Extract the data exactly, missing nothing.

○ ○ ○

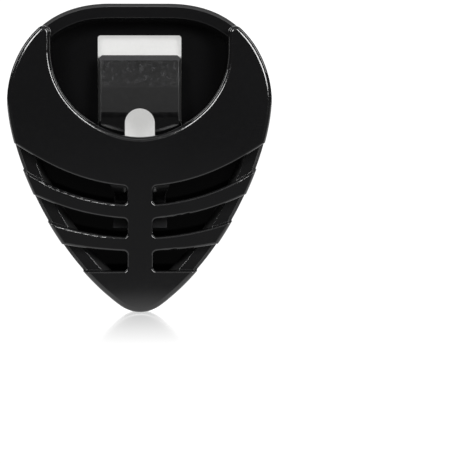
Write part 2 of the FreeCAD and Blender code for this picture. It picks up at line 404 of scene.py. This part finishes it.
def add_camera():
    low, high = cad_box
    centre = (low + high) / 2
    data = bpy.data.cameras.new("camera")
    data.sensor_width = SENSOR * 1000
    data.lens = SENSOR * 1000 * CAMERA_DISTANCE / VIEW_HEIGHT
    data.clip_start = 0.01
    data.clip_end = 20
    camera = bpy.data.objects.new("camera", data)
    bpy.context.scene.collection.objects.link(camera)
    back = Vector((0, -math.cos(CAMERA_ELEVATION), math.sin(CAMERA_ELEVATION)))
    middle = Vector((centre.x, low.y, centre.z + CAMERA_LIFT))
    camera.location = middle + back * CAMERA_DISTANCE
    target = middle + VIEW_OFFSET
    camera.rotation_euler = (target - camera.location).to_track_quat("-Z", "Y").to_euler()
    bpy.context.scene.camera = camera


def add_softbox(name, tilt, around, distance, size, radiance):
    """A rectangular light that faces the holder.

    tilt is its angle from straight in front of the holder, and around is its angle clockwise
    from straight above, as the camera sees it. Its width runs round that circle.
    """
    away = math.radians(tilt)
    turn = math.radians(around)
    outwards = Vector((math.sin(turn), 0, math.cos(turn)))
    direction = outwards * math.sin(away) + Vector((0, -math.cos(away), 0))
    across = Vector((math.cos(turn), 0, -math.sin(turn)))
    data = bpy.data.lights.new(name, "AREA")
    data.shape = "RECTANGLE"
    data.size, data.size_y = size
    data.energy = radiance * math.pi * size[0] * size[1]
    lamp = bpy.data.objects.new(name, data)
    facing = Matrix((across, direction.cross(across), direction)).transposed()
    lamp.matrix_world = Matrix.Translation(direction * distance) @ facing.to_4x4()
    lamp.visible_camera = False
    bpy.context.scene.collection.objects.link(lamp)


def floor_white():
    """White to the camera with a shine at the tip, and clear from below.

    To other rays it is bright only at the holder and behind it, so that gloss in front stays dark.
    """
    shader = Shader("floor_white")
    nodes = shader.nodes
    links = shader.links
    forwards = shader.axis("Y")
    shine = shader.remap(forwards, *FLOOR_SHINE_REACH, 0.0, FLOOR_SHINE)
    in_front = shader.remap(forwards, *FLOOR_SHINE_BACK)
    aside = shader.axis("X")
    sides = [x * x for x in FLOOR_SHINE_SIDES]
    near_middle = shader.remap(shader.math("MULTIPLY", aside, aside), *sides)
    shine = shader.math("MULTIPLY", shine, shader.math("MULTIPLY", in_front, near_middle))
    glossy = nodes.new("ShaderNodeBsdfGlossy")
    glossy.inputs["Roughness"].default_value = FLOOR_SHINE_ROUGHNESS
    glow = nodes.new("ShaderNodeEmission")
    glow.inputs["Strength"].default_value = WHITE_TO_CAMERA
    seen = nodes.new("ShaderNodeMixShader")
    links.new(shine, seen.inputs["Fac"])
    links.new(glow.outputs["Emission"], seen.inputs[1])
    links.new(glossy.outputs["BSDF"], seen.inputs[2])
    bounce = nodes.new("ShaderNodeEmission")
    near = shader.remap(forwards, *FLOOR_BOUNCE_REACH, FLOOR_FAR, FLOOR_BOUNCE)
    links.new(near, bounce.inputs["Strength"])
    path = nodes.new("ShaderNodeLightPath")
    final = nodes.new("ShaderNodeMixShader")
    links.new(path.outputs["Is Camera Ray"], final.inputs["Fac"])
    links.new(bounce.outputs["Emission"], final.inputs[1])
    links.new(seen.outputs["Shader"], final.inputs[2])
    facing = nodes.new("ShaderNodeNewGeometry")
    clear = nodes.new("ShaderNodeBsdfTransparent")
    one_sided = nodes.new("ShaderNodeMixShader")
    links.new(facing.outputs["Backfacing"], one_sided.inputs["Fac"])
    links.new(final.outputs["Shader"], one_sided.inputs[1])
    links.new(clear.outputs["BSDF"], one_sided.inputs[2])
    links.new(one_sided.outputs["Shader"], nodes["Material Output"].inputs["Surface"])
    nodes.remove(shader.bsdf)
    return shader.material


def add_floor():
    """A flat sheet just under the holder's tip."""
    low, high = cad_box
    half = FLOOR_SIZE / 2
    corners = [(-half, -half, 0), (half, -half, 0), (half, half, 0), (-half, half, 0)]
    mesh = bpy.data.meshes.new("floor")
    mesh.from_pydata(corners, [], [(0, 1, 2, 3)])
    floor = bpy.data.objects.new("floor", mesh)
    floor.location.z = low.z - FLOOR_GAP
    bpy.context.scene.collection.objects.link(floor)
    mesh.materials.append(floor_white())


def set_world():
    """White all round to the camera, dim to everything else, so that gloss reads as gloss."""
    world = bpy.data.worlds.new("studio")
    world.use_nodes = True
    bpy.context.scene.world = world
    nodes = world.node_tree.nodes
    links = world.node_tree.links
    seen = nodes.new("ShaderNodeBackground")
    seen.inputs["Color"].default_value = (1, 1, 1, 1)
    seen.inputs["Strength"].default_value = WHITE_TO_CAMERA
    fill = nodes["Background"]
    fill.inputs["Color"].default_value = (*WORLD_FILL, 1)
    mix = nodes.new("ShaderNodeMixShader")
    path = nodes.new("ShaderNodeLightPath")
    links.new(path.outputs["Is Camera Ray"], mix.inputs["Fac"])
    links.new(fill.outputs["Background"], mix.inputs[1])
    links.new(seen.outputs["Background"], mix.inputs[2])
    links.new(mix.outputs["Shader"], nodes["World Output"].inputs["Surface"])


add_camera()
add_floor()
set_world()
# name, tilt, around, distance, (width, height), radiance
SOFTBOXES = (
    ("key_left", 31, -44, 0.40, (0.13, 0.085), 26.0),
    ("key_right", 31, 54, 0.40, (0.205, 0.085), 26.0),
    ("strip_left", 86, -54, 0.40, (0.28, 0.06), 12.0),
    ("strip_right", 86, 54, 0.40, (0.28, 0.06), 12.0),
    ("above", 92, 0, 0.40, (0.30, 0.16), 0.6),
    ("top", 56, 0, 0.40, (0.34, 0.10), 1.9),
    ("top_front", 22, 0, 0.45, (0.20, 0.14), 0.60),
    ("behind", 165, 0, 0.45, (0.40, 0.40), 2.5),
)
for softbox in SOFTBOXES:
    add_softbox(*softbox)
bpy.context.scene.view_settings.view_transform = "Standard"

○ ○ ○

Full answer:
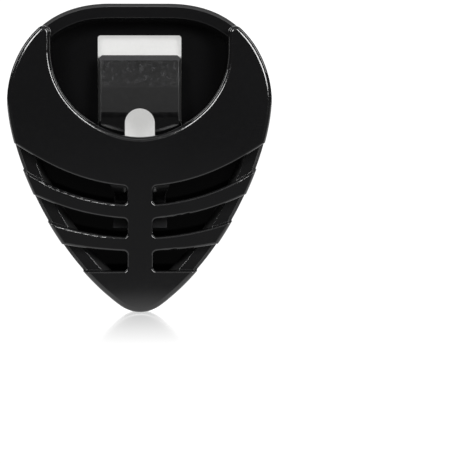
Write part 2 of the FreeCAD and Blender code for this picture. It picks up at line 404 of scene.py. This part finishes it.
def add_camera():
    low, high = cad_box
    centre = (low + high) / 2
    data = bpy.data.cameras.new("camera")
    data.sensor_width = SENSOR * 1000
    data.lens = SENSOR * 1000 * CAMERA_DISTANCE / VIEW_HEIGHT
    data.clip_start = 0.01
    data.clip_end = 20
    camera = bpy.data.objects.new("camera", data)
    bpy.context.scene.collection.objects.link(camera)
    back = Vector((0, -math.cos(CAMERA_ELEVATION), math.sin(CAMERA_ELEVATION)))
    middle = Vector((centre.x, low.y, centre.z + CAMERA_LIFT))
    camera.location = middle + back * CAMERA_DISTANCE
    target = middle + VIEW_OFFSET
    camera.rotation_euler = (target - camera.location).to_track_quat("-Z", "Y").to_euler()
    bpy.context.scene.camera = camera


def add_softbox(name, tilt, around, distance, size, radiance):
    """A rectangular light that faces the holder.

    tilt is its angle from straight in front of the holder, and around is its angle clockwise
    from straight above, as the camera sees it. Its width runs round that circle.
    """
    away = math.radians(tilt)
    turn = math.radians(around)
    outwards = Vector((math.sin(turn), 0, math.cos(turn)))
    direction = outwards * math.sin(away) + Vector((0, -math.cos(away), 0))
    across = Vector((math.cos(turn), 0, -math.sin(turn)))
    data = bpy.data.lights.new(name, "AREA")
    data.shape = "RECTANGLE"
    data.size, data.size_y = size
    data.energy = radiance * math.pi * size[0] * size[1]
    lamp = bpy.data.objects.new(name, data)
    facing = Matrix((across, direction.cross(across), direction)).transposed()
    lamp.matrix_world = Matrix.Translation(direction * distance) @ facing.to_4x4()
    lamp.visible_camera = False
    bpy.context.scene.collection.objects.link(lamp)


def floor_white():
    """White to the camera with a shine at the tip, and clear from below.

    To other rays it is bright only at the holder and behind it, so that gloss in front stays dark.
    """
    shader = Shader("floor_white")
    nodes = shader.nodes
    links = shader.links
    forwards = shader.axis("Y")
    shine = shader.remap(forwards, *FLOOR_SHINE_REACH, 0.0, FLOOR_SHINE)
    in_front = shader.remap(forwards, *FLOOR_SHINE_BACK)
    aside = shader.axis("X")
    sides = [x * x for x in FLOOR_SHINE_SIDES]
    near_middle = shader.remap(shader.math("MULTIPLY", aside, aside), *sides)
    shine = shader.math("MULTIPLY", shine, shader.math("MULTIPLY", in_front, near_middle))
    glossy = nodes.new("ShaderNodeBsdfGlossy")
    glossy.inputs["Roughness"].default_value = FLOOR_SHINE_ROUGHNESS
    glow = nodes.new("ShaderNodeEmission")
    glow.inputs["Strength"].default_value = WHITE_TO_CAMERA
    seen = nodes.new("ShaderNodeMixShader")
    links.new(shine, seen.inputs["Fac"])
    links.new(glow.outputs["Emission"], seen.inputs[1])
    links.new(glossy.outputs["BSDF"], seen.inputs[2])
    bounce = nodes.new("ShaderNodeEmission")
    near = shader.remap(forwards, *FLOOR_BOUNCE_REACH, FLOOR_FAR, FLOOR_BOUNCE)
    links.new(near, bounce.inputs["Strength"])
    path = nodes.new("ShaderNodeLightPath")
    final = nodes.new("ShaderNodeMixShader")
    links.new(path.outputs["Is Camera Ray"], final.inputs["Fac"])
    links.new(bounce.outputs["Emission"], final.inputs[1])
    links.new(seen.outputs["Shader"], final.inputs[2])
    facing = nodes.new("ShaderNodeNewGeometry")
    clear = nodes.new("ShaderNodeBsdfTransparent")
    one_sided = nodes.new("ShaderNodeMixShader")
    links.new(facing.outputs["Backfacing"], one_sided.inputs["Fac"])
    links.new(final.outputs["Shader"], one_sided.inputs[1])
    links.new(clear.outputs["BSDF"], one_sided.inputs[2])
    links.new(one_sided.outputs["Shader"], nodes["Material Output"].inputs["Surface"])
    nodes.remove(shader.bsdf)
    return shader.material


def add_floor():
    """A flat sheet just under the holder's tip."""
    low, high = cad_box
    half = FLOOR_SIZE / 2
    corners = [(-half, -half, 0), (half, -half, 0), (half, half, 0), (-half, half, 0)]
    mesh = bpy.data.meshes.new("floor")
    mesh.from_pydata(corners, [], [(0, 1, 2, 3)])
    floor = bpy.data.objects.new("floor", mesh)
    floor.location.z = low.z - FLOOR_GAP
    bpy.context.scene.collection.objects.link(floor)
    mesh.materials.append(floor_white())


def set_world():
    """White all round to the camera, dim to everything else, so that gloss reads as gloss."""
    world = bpy.data.worlds.new("studio")
    world.use_nodes = True
    bpy.context.scene.world = world
    nodes = world.node_tree.nodes
    links = world.node_tree.links
    seen = nodes.new("ShaderNodeBackground")
    seen.inputs["Color"].default_value = (1, 1, 1, 1)
    seen.inputs["Strength"].default_value = WHITE_TO_CAMERA
    fill = nodes["Background"]
    fill.inputs["Color"].default_value = (*WORLD_FILL, 1)
    mix = nodes.new("ShaderNodeMixShader")
    path = nodes.new("ShaderNodeLightPath")
    links.new(path.outputs["Is Camera Ray"], mix.inputs["Fac"])
    links.new(fill.outputs["Background"], mix.inputs[1])
    links.new(seen.outputs["Background"], mix.inputs[2])
    links.new(mix.outputs["Shader"], nodes["World Output"].inputs["Surface"])


add_camera()
add_floor()
set_world()
# name, tilt, around, distance, (width, height), radiance
SOFTBOXES = (
    ("key_left", 31, -44, 0.40, (0.13, 0.085), 26.0),
    ("key_right", 31, 54, 0.40, (0.205, 0.085), 26.0),
    ("strip_left", 86, -54, 0.40, (0.28, 0.06), 12.0),
    ("strip_right", 86, 54, 0.40, (0.28, 0.06), 12.0),
    ("above", 92, 0, 0.40, (0.30, 0.16), 0.6),
    ("top", 56, 0, 0.40, (0.34, 0.10), 1.9),
    ("top_front", 22, 0, 0.45, (0.20, 0.14), 0.60),
    ("behind", 165, 0, 0.45, (0.40, 0.40), 2.5),
)
for softbox in SOFTBOXES:
    add_softbox(*softbox)
bpy.context.scene.view_settings.view_transform = "Standard"